Penguins have long been popular in advertising, but they have become even more so after three successful movies with penguin characters: "Madagascar" and "March of the Penguins" in 2005 and "Happy Feet" last year. They have helped turn the penguin into the new pitchbeast of choice.
There is, for example, Club Penguin, which offers a Web site for children at clubpenguin.com, and the revival by Perry Ellis International, under the Original Penguin label, of the apparel bearing penguin logos that was once sold by Munsingwear. Penguins appear in print ads for Dawn dishwashing detergent, sold by Procter & Gamble, and star in commercials for Coca-Cola Classic. Hallmark Cards centered a promotion on a "dancing penguins" Christmas tree ornament, and the National Geographic Society has spotlighted penguins in campaigns.
"There’s obviously something about these little guys" that is leading advertisers to think "it says something about us as consumers to associate ourselves with penguins," said Michael Megalli, a partner at Group 1066, a corporate identity consulting company in New York.
One theory Mr. Megalli offered is what he called "the Al Gore thing" — this is, "we want to reassure ourselves penguins will have a place in a world with global warming."
That theory is reinforced by a campaign last fall from St. Martin’s Press for "Our Iceberg Is Melting: Changing and Succeeding Under Any Conditions," a business management book by John Kotter and Holger Rathgeber. Penguins decorate the book jacket as well as the ads.
Another reason, Mr. Megalli says, may relate to the dynamic between the individual penguin and the flock.
"None of us wants to feel we’re just another penguin in a sea of penguins," he said, so a penguin who strikes out on his own can be used to tell an appealing story.
That was the case in a Coca-Cola Classic commercial, by Wieden & Kennedy, that teams the brand’s familiar polar bear characters with a colony of penguins. The spot was introduced for the 2005 holiday season and was brought back for 2006.
The commercial shows a polar bear cub intruding into a flock of penguins. The penguins do not know how to react until one steps forward and serves the bear a bottle of Coke Classic. The spot ends as all the penguins join the cub and its parents in grooving to a Beach Boys tune.
"The bears have stood for being approachable and friendly, and the penguins are chatty and social," said Katie J. Bayne, senior vice president for Coca-Cola brands in North America at Coca-Cola in Atlanta.
The commercial "was the top-scoring spot we’ve ever done with the polar bears," Ms. Bayne said, referring to research conducted for Coca-Cola by Millward Brown, part of the WPP Group, "and in the top 4 percent of all spots Millward Brown has tested in the carbonated soft drink category."

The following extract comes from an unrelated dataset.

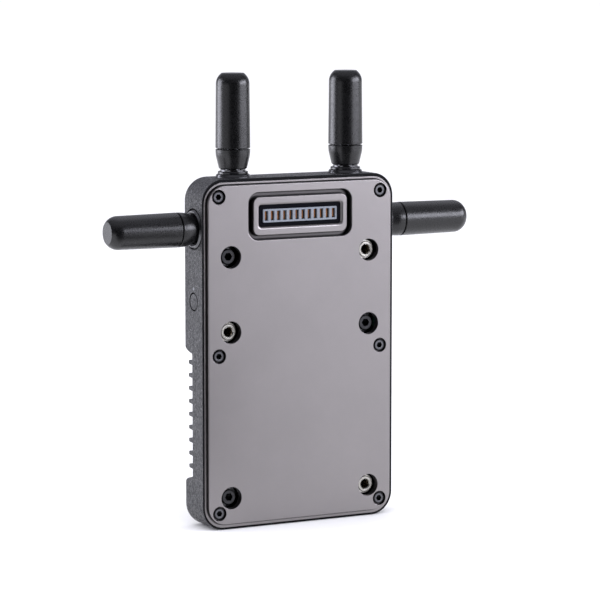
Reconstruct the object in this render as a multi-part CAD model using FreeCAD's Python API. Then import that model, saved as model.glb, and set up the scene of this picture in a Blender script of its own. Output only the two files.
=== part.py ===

Penguins have played a part in marketing and popular culture for almost a century. The imprint Penguin Books was introduced in 1926; seven years later came Willie, the brand mascot for Kool cigarettes, then owned by the Brown & Williamson Tobacco Corporation.
Willie had his own Hollywood moment in the 1949 Marx Brothers movie "Love Happy," when Harpo was chased through Times Square and climbed a neon sign advertising Kool. In the '50s and '60s, cartoons featured penguin characters like Chilly Willy and Tennessee Tuxedo.
Brown & Williamson sought to revive Willie in the early '90s, in a hipper incarnation, but in 1998 tobacco marketers agreed to end the use of cartoon characters in cigarette ads.
Penguins entered the high-tech realm in the late '90s, when Linux, the open-source computer operating system, adopted a penguin as its mascot.
The bird also appealed to the founders of Club Penguin, a Web site for children founded in October 2005 by Dave Krisko, Lane Merrifield and Lance Priebe.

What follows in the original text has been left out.